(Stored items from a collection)
═══

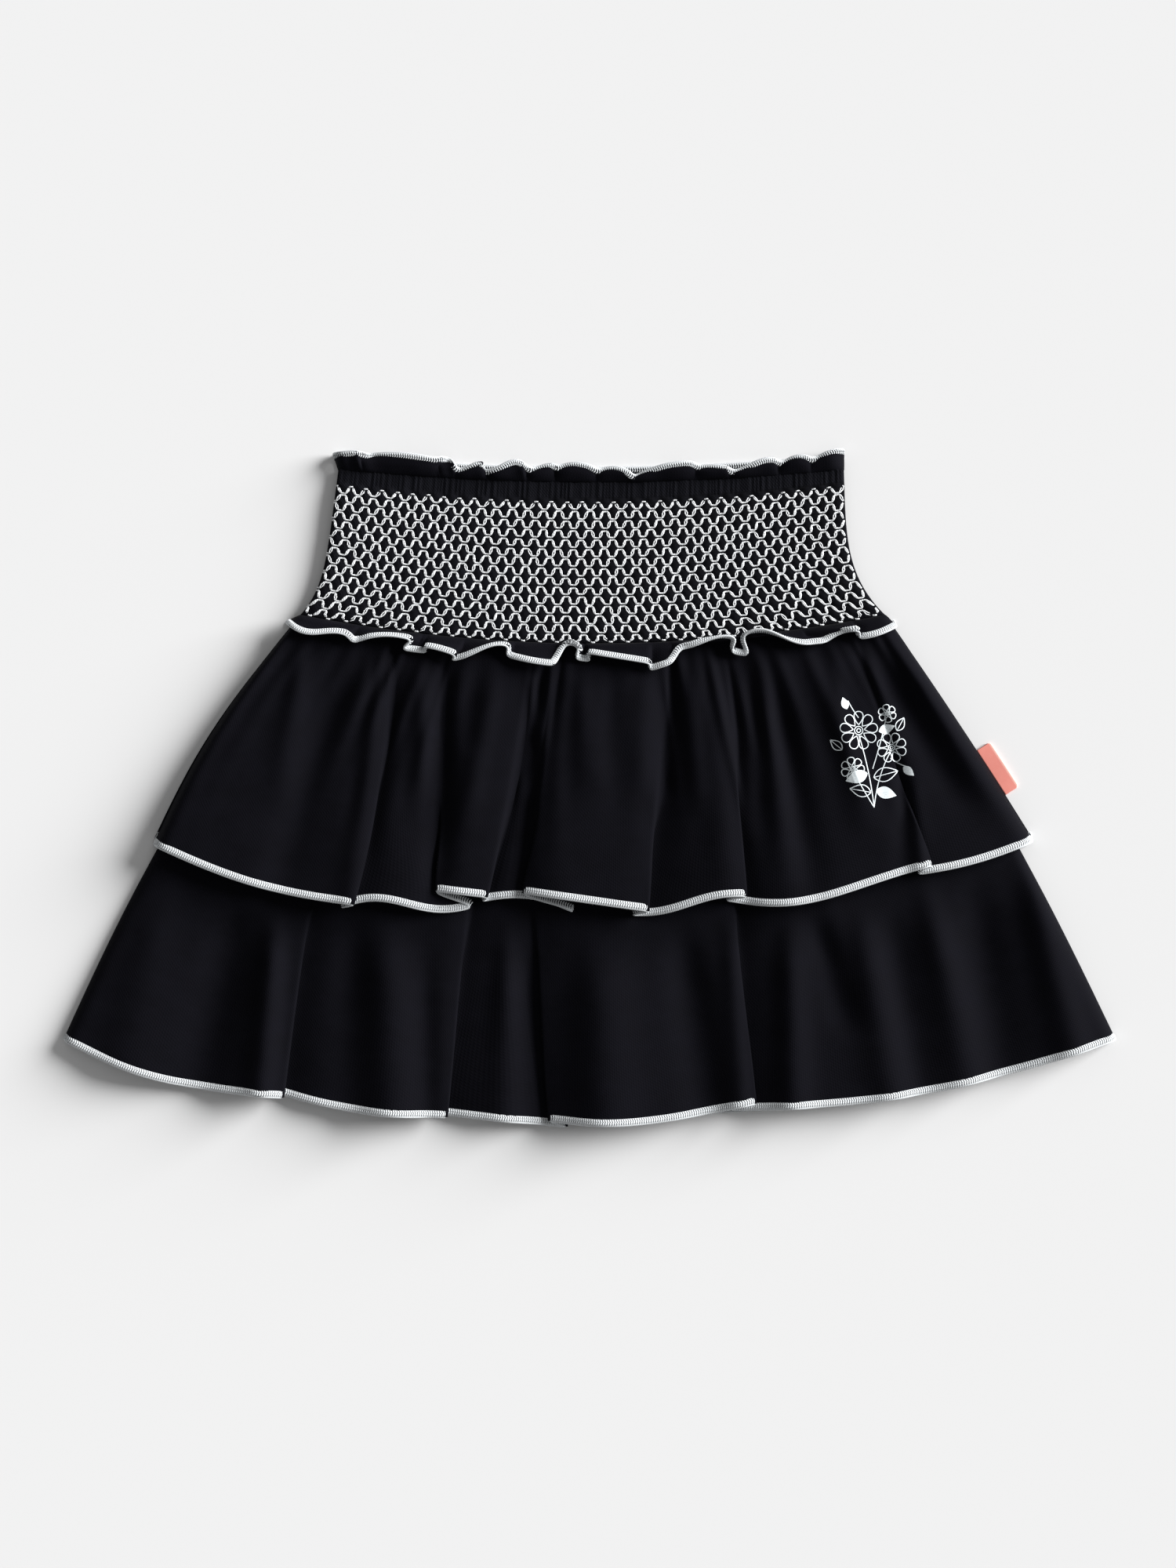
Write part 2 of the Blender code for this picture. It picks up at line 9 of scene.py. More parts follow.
import bpy
import numpy as np
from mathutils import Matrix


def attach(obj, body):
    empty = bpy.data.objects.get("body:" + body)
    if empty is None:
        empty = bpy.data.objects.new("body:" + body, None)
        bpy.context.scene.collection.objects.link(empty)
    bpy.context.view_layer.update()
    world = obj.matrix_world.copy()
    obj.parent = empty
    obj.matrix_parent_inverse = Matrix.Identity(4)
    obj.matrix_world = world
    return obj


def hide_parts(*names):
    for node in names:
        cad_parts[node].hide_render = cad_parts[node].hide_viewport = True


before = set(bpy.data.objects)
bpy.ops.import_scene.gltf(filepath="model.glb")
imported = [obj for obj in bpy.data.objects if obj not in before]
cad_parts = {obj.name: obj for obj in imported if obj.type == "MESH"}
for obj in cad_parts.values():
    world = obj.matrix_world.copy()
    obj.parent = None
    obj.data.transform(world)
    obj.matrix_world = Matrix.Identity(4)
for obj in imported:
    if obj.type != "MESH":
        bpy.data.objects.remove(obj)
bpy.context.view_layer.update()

# Long tier
# The lower flounce is one deep gathered strip of black jersey, closed into a tube. It hangs
# from the waist seam beneath the short tier, and lies in four deep folds and soft creases.
MM = 0.001
MIDDLE_ACROSS = 0.75
MIDDLE_DOWN = 161.0
CLOTH = 1.0
SEAM_GAP = 0.3
LAYER = CLOTH + SEAM_GAP
JERSEY_THICK = 0.8
JERSEY_MIDDLE = CLOTH / 2
SIDE_MEETING = 1.3
COLUMN_WIDTH = 1.9
COLUMN_EASE = 0.4
TURN_COLUMNS = 9
CURL = 0.18
ROLL_LEVEL = 0.45
DIP_POWER = 1.1
SIDE_DROP = 0.5
TIER_TURN = 1.5
TOP_TURN = 1.3
SOFTENING = 4
HEM_RAISE = 0.4
HEM_LEVEL_FROM = 0.8
TROUGH_BELOW = 0.1
CREASE_SPREAD = (0.7, 1.1)
CREASE_FADE_IN = 0.3
CREASE_FADE_OUT = 0.35
CREASE_END = 1.1
GATHER_WANDER = 0.32
GATHER_TALL = (0.35, 1.25)
GATHER_REACH = (0.5, 1.7)
GATHER_WIDE = (0.2, 0.38)
CRIMPS = 92
CRIMP_MEAN = 0.65
TIER_SIDE_ROUND = 6.0
TIER_TOP_ROUND_SHARE = 0.4
JERSEY_BLACK = (0.0023, 0.0022, 0.0038, 1)
JERSEY_WORN = (0.0044, 0.0043, 0.0067, 1)
JERSEY_BUMP = 0.35
BUMP_HEIGHT = 0.0002
LOOP_PITCH = 0.0007
FIBRE_PER_LOOP = 0.6
FIBRE_SHADE = 0.35
FIBRE_RISE = 0.7
MOTTLE_SIZE = 0.012
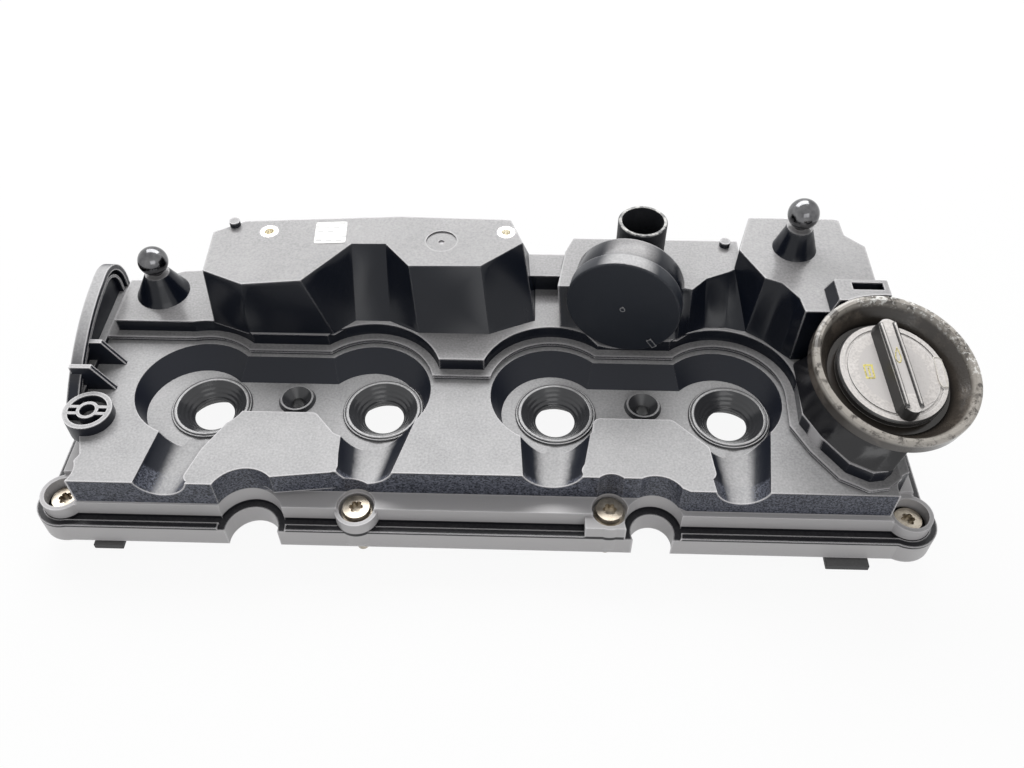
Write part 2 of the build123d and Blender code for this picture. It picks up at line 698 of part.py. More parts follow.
spring_length = reg_can_depth - reg_can_wall
with BuildPart() as regulator_spring:
    coil_length = spring_length - 2 * spring_wire_r - play
    with BuildLine() as coil:
        Helix(
            coil_length / spring_turns,
            coil_length,
            spring_r,
            center=diaphragm_plane.offset(-spring_length + spring_wire_r + play / 2).origin,
            direction=reg_plane.z_dir,
        )
    with BuildSketch(Plane(coil.line @ 0, z_dir=coil.line % 0)) as wire:
        Circle(spring_wire_r)
    sweep(wire.sketch, path=coil.line)
regulator_spring.part.label = "regulator_spring"
export_step(regulator_spring.part, "parts/regulator_spring.step")

# ---------------------------------------------------------------- breather outlet
with BuildPart() as breather_spigot:
    drum(outlet_centre, shelf_height - outlet_spigot, 2 * outlet_spigot, outlet_spigot_r)
    drum(outlet_centre, shelf_height, outlet_top - outlet_edge - shelf_height, outlet_r)
    drum(outlet_centre, outlet_top - outlet_edge, outlet_edge, outlet_r, outlet_r - outlet_edge)
    drum(outlet_centre, low_deck, outlet_top, outlet_r - outlet_wall, mode=Mode.SUBTRACT)
breather_spigot.part.label = "breather_spigot"
export_step(breather_spigot.part, "parts/breather_spigot.step")

# ---------------------------------------------------------------- filler funnel, cap and seal
funnel_drop = cap_below_rim + cap_thickness + seal_thickness
lip_bottom = -funnel_drop - lug_depth
lug_room = lug_height + 2 * lug_play
throat_bottom = lip_bottom - lug_room - funnel_wall

with BuildPart() as filler_funnel:
    turned([
        (0, 0), (rim_r - rim_round, 0), (rim_r - rim_round / 4, -rim_round / 4), (rim_r, -rim_round),
        (rim_r, -2 * rim_band), (neck_outer_r, throat_bottom), (0, throat_bottom),
    ])
    with BuildSketch(rim_plane.offset(throat_bottom)) as neck_top:
        Circle(neck_outer_r)
    with BuildSketch(Plane.XY.offset(low_deck)) as neck_foot:
        with BuildLine():
            Polyline(*neck_outline, close=True)
        make_face()
        fillet(neck_foot.vertices(), neck_corner)
    loft([neck_foot.sketch.face(), neck_top.sketch.face()])
    with BuildSketch(rim_plane.offset(throat_bottom)) as bore_top:
        Circle(neck_outer_r - funnel_wall)
    with BuildSketch(Plane.XY.offset(low_deck)) as bore_foot:
        with BuildLine():
            Polyline(*shifted(neck_outline, funnel_wall), close=True)
        make_face()
        fillet(bore_foot.vertices(), neck_corner - funnel_wall)
    loft([bore_foot.sketch.face(), bore_top.sketch.face()], mode=Mode.SUBTRACT)
    turned([
        (0, over), (rim_r - 1.5 * rim_round, over), (rim_r - 2 * rim_round, -rim_round / 4),
        (rim_r - 3 * rim_round, -2 * rim_round), (funnel_floor_r, -funnel_drop), (mouth_r, -funnel_drop), (mouth_r, lip_bottom),
        (mouth_r + lug_reach + play, lip_bottom), (mouth_r + lug_reach + play, throat_bottom - over),
        (0, throat_bottom - over),
    ], mode=Mode.SUBTRACT)
    with BuildSketch(rim_plane.offset(lip_bottom - over)) as gates:
        with PolarLocations(mouth_r, 2, start_angle=lug_angle):
            Rectangle(2 * (lug_reach + play), 2 * mouth_r * math.sin(math.radians(lug_arc / 2 + gate_play)))
    extrude(gates.sketch, amount=lug_depth + 2 * over, mode=Mode.SUBTRACT)
filler_funnel.part.label = "filler_funnel"
export_step(filler_funnel.part, "parts/filler_funnel.step")

with BuildPart() as filler_cap:
    turned([
        (0, -cap_below_rim), (cap_groove[0], -cap_below_rim), (cap_groove[0], -cap_below_rim - cap_groove[2]),
        (cap_groove[1], -cap_below_rim - cap_groove[2]), (cap_groove[1], -cap_below_rim),
        (cap_r - over, -cap_below_rim), (cap_r, -cap_below_rim - over),
        (cap_r, -cap_below_rim - cap_thickness), (stem_r, -cap_below_rim - cap_thickness),
        (stem_r, lip_bottom - lug_room + lug_play), (stem_r - stem_wall, lip_bottom - lug_room + lug_play),
        (stem_r - stem_wall, -cap_below_rim - cap_thickness + over), (0, -cap_below_rim - cap_thickness + over),
    ])
    with BuildSketch(rim_plane.offset(lip_bottom - lug_play)) as lugs:
        with BuildLine():
            start = PolarLine((0, 0), mouth_r + lug_reach - play, lug_angle - lug_arc / 2)
            CenterArc((0, 0), mouth_r + lug_reach - play, lug_angle - lug_arc / 2, lug_arc)
            PolarLine((0, 0), mouth_r + lug_reach - play, lug_angle + lug_arc / 2)
        make_face()
        mirror(about=Plane(origin=(0, 0, 0), z_dir=(math.cos(math.radians(lug_angle)), math.sin(math.radians(lug_angle)), 0)))
        Circle(stem_r - stem_wall, mode=Mode.SUBTRACT)
    extrude(lugs.sketch, amount=-lug_height)
    with BuildSketch(rim_plane.offset(-cap_below_rim)) as grip:
        SlotOverall(2 * cap_r - 2 * over, grip_width, rotation=grip_turn)
    extrude(grip.sketch, amount=grip_height, taper=grip_taper)
filler_cap.part.label = "filler_cap"
export_step(filler_cap.part, "parts/filler_cap.step")

with BuildPart() as filler_cap_seal:
    turned([
        (stem_r + play, -cap_below_rim - cap_thickness), (stem_r + play + seal_width, -cap_below_rim - cap_thickness),
        (stem_r + play + seal_width, -funnel_drop), (stem_r + play, -funnel_drop),
    ])
filler_cap_seal.part.label = "filler_cap_seal"
export_step(filler_cap_seal.part, "parts/filler_cap_seal.step")

# ---------------------------------------------------------------- seals, screws and small pieces
for number, x in enumerate(injectors, start=1):
    with BuildPart() as injector_seal:
        drum((x, 0), floor_height, seal_lip, seal_lip_r)
        drum((x, 0), floor_height - chimney_length + over, chimney_length - over, injector_bore_r)
        rim_height = floor_height + seal_lip
        drum((x, 0), rim_height - seal_funnel_depth, seal_funnel_depth, seal_hole_r, seal_funnel_r, mode=Mode.SUBTRACT)
        drum((x, 0), 0, rim_height, seal_hole_r, mode=Mode.SUBTRACT)
    injector_seal.part.label = f"injector_seal_{number}"
    export_step(injector_seal.part, f"parts/injector_seal_{number}.step")

for number, x in enumerate(clamps, start=1):
    with BuildPart() as clamp_bolt_seal:
        drum((x, clamp_y), floor_height, clamp_lip, clamp_lip_r, clamp_lip_r - over)
        drum((x, clamp_y), floor_height - clamp_length + over, clamp_length - over, clamp_bore_r)
        rim_height = floor_height + clamp_lip
        drum((x, clamp_y), floor_height - clamp_lip, 2 * clamp_lip, clamp_hole_r, clamp_lip_r - 2 * over, mode=Mode.SUBTRACT)
        drum((x, clamp_y), 0, rim_height, clamp_hole_r, mode=Mode.SUBTRACT)
    clamp_bolt_seal.part.label = f"clamp_bolt_seal_{number}"
    export_step(clamp_bolt_seal.part, f"parts/clamp_bolt_seal_{number}.step")

with BuildPart() as cover_bolts:
    for centre, seat in zip(screws, seats):
        drum(centre, -screw_reach, seat + screw_reach, shank_r)
        drum(centre, -screw_reach, screw_reach - thread_start, screw_r)
        drum(centre, seat, head_flange_height, head_r)
        drum(centre, seat, head_height, head_r - over)
        for turn in range(3):
            with BuildSketch(Plane.XY.offset(seat + head_height - socket_depth)) as socket:
                with Locations(centre):
                    SlotOverall(2 * socket_r, socket_r * 0.7, rotation=60 * turn)
            extrude(socket.sketch, amount=2 * socket_depth, mode=Mode.SUBTRACT)
cover_bolts.part.label = "cover_bolts"
export_step(cover_bolts.part, "parts/cover_bolts.step")

with BuildPart() as bolt_sleeves:
    for centre, seat in zip(screws, seats):
        drum(centre, 0, seat, screw_r + sleeve_play + sleeve_wall)
        drum(centre, -over, seat + 2 * over, screw_r + sleeve_play, mode=Mode.SUBTRACT)
bolt_sleeves.part.label = "bolt_sleeves"
export_step(bolt_sleeves.part, "parts/bolt_sleeves.step")

with BuildPart() as threaded_inserts:
    for centre in inserts:
        drum(centre, block_top - insert_depth, insert_depth, insert_r)
        drum(centre, block_top - insert_depth + over, insert_depth, insert_bore_r, mode=Mode.SUBTRACT)
threaded_inserts.part.label = "threaded_inserts"
export_step(threaded_inserts.part, "parts/threaded_inserts.step")

for name, centre, ball_z in (("ball_stud_left", left_stud, left_ball_z), ("ball_stud_right", right_stud, right_ball_z)):
    with BuildPart() as ball_stud:
        with Locations((*centre, ball_z)):
            Sphere(ball_r)
        drum(centre, ball_z - cone_gap - stud_sink, cone_gap + stud_sink, stud_neck_r)
    ball_stud.part.label = name
    export_step(ball_stud.part, f"parts/{name}.step")

with BuildPart() as baffle_plate:
    block(oblong(*baffle), deck_height, baffle_thickness, baffle_corner)
    with BuildSketch(Plane.XY.offset(deck_height)) as drains:
        with Locations(((baffle[0] + baffle[2]) / 2, (baffle[1] + baffle[3]) / 2)):
            with GridLocations(drain_pitch, drain_pitch / 3, 7, 2):
                Circle(drain_r)
    extrude(drains.sketch, amount=baffle_thickness, mode=Mode.SUBTRACT)
baffle_plate.part.label = "baffle_plate"
export_step(baffle_plate.part, "parts/baffle_plate.step")

with BuildPart() as cover_gasket:
    inner_line = groove_inset + groove_width - gasket_play
    band = flange_ring(-gasket_reach, groove_inset + gasket_play, inner_line)
    extrude(band, amount=gasket_reach + groove_depth)
    for left, right, front in tabs:
        block(
            oblong(left, front, right, flange_front + groove_inset + groove_width - gasket_play),
            -gasket_reach - tab_thickness,
            tab_thickness,
        )
cover_gasket.part.label = "cover_gasket"
export_step(cover_gasket.part, "parts/cover_gasket.step")
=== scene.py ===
import bpy
import math
import numpy as np
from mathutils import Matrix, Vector


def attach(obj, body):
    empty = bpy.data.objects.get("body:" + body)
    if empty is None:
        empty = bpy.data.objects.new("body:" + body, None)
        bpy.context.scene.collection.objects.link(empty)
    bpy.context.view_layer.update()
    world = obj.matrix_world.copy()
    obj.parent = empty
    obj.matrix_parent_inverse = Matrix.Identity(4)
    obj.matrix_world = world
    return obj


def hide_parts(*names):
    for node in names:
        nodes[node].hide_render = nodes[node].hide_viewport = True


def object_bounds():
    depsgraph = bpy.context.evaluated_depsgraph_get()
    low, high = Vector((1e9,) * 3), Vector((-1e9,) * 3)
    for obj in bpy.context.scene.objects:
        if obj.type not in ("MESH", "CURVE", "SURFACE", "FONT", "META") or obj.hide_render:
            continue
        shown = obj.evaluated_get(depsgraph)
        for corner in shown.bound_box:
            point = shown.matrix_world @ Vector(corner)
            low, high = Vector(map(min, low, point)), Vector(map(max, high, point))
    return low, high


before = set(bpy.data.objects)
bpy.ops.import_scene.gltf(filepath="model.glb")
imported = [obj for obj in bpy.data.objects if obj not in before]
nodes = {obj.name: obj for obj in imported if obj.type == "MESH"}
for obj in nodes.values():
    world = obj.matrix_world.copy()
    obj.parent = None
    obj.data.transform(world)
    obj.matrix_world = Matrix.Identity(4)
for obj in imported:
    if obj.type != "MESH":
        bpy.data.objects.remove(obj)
cad_box = [list(corner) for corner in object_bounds()]
scene = bpy.context.scene
scene.view_settings.view_transform = "Standard"

# ------------------------------------------------------------------ lower cover
# The lower half of the valve cover, moulded from glass-filled nylon in one piece with its
# wells, lands, screw bosses and end arch, and screwed to the cylinder head. Its corners are
# rubbed pale, with a painted highlight along them, and oil mist and dust lie on what faces up,
# with a painted sheen of the light from above.


def add_node(tree, kind, inputs=None, **settings):
    """A new node in a tree: first its settings, then the values of its input sockets."""
    node = tree.nodes.new(kind)
    for setting, value in settings.items():
        setattr(node, setting, value)
    for socket, value in (inputs or {}).items():
        node.inputs[socket].default_value = value
    return node


def open_group(name, inputs, outputs):
    """An empty node group with named sockets, and the nodes where they enter and leave."""
    group = bpy.data.node_groups.new(name, "ShaderNodeTree")
    for direction, sockets in (("INPUT", inputs), ("OUTPUT", outputs)):
        for socket, kind in sockets.items():
            group.interface.new_socket(socket, in_out=direction, socket_type=f"NodeSocket{kind}")
    return group, add_node(group, "NodeGroupInput"), add_node(group, "NodeGroupOutput")


def skin_group():
    """Moulded skin: a fine noise as the height of its grain, a slow one as a mask of patches."""
    group, start, end = open_group(
        "moulded_skin",
        {"Vector": "Vector", "Grain": "Float", "Clouds": "Float"},
        {"Height": "Float", "Patches": "Float"},
    )
    grain = add_node(group, "ShaderNodeTexNoise", {"Detail": 3.0})
    clouds = add_node(group, "ShaderNodeTexNoise", {"Detail": 5.0, "Roughness": 0.6})
    for texture, scale, out in ((grain, "Grain", "Height"), (clouds, "Clouds", "Patches")):
        group.links.new(start.outputs["Vector"], texture.inputs["Vector"])
        group.links.new(start.outputs[scale], texture.inputs["Scale"])
        group.links.new(texture.outputs["Fac"], end.inputs[out])
    return group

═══

• **GIVEN PROBLEM**
Exactly the lines from the line that has "band = flange_ring(-gasket_reach, groove_inset" through the line that has "depsgraph = bpy.context.evaluated_depsgraph_get()" are to be repeated, both included, with nothing added.

• **SOLUTION FOR THIS TASK**
    band = flange_ring(-gasket_reach, groove_inset + gasket_play, inner_line)
    extrude(band, amount=gasket_reach + groove_depth)
    for left, right, front in tabs:
        block(
            oblong(left, front, right, flange_front + groove_inset + groove_width - gasket_play),
            -gasket_reach - tab_thickness,
            tab_thickness,
        )
cover_gasket.part.label = "cover_gasket"
export_step(cover_gasket.part, "parts/cover_gasket.step")
=== scene.py ===
import bpy
import math
import numpy as np
from mathutils import Matrix, Vector


def attach(obj, body):
    empty = bpy.data.objects.get("body:" + body)
    if empty is None:
        empty = bpy.data.objects.new("body:" + body, None)
        bpy.context.scene.collection.objects.link(empty)
    bpy.context.view_layer.update()
    world = obj.matrix_world.copy()
    obj.parent = empty
    obj.matrix_parent_inverse = Matrix.Identity(4)
    obj.matrix_world = world
    return obj


def hide_parts(*names):
    for node in names:
        nodes[node].hide_render = nodes[node].hide_viewport = True


def object_bounds():
    depsgraph = bpy.context.evaluated_depsgraph_get()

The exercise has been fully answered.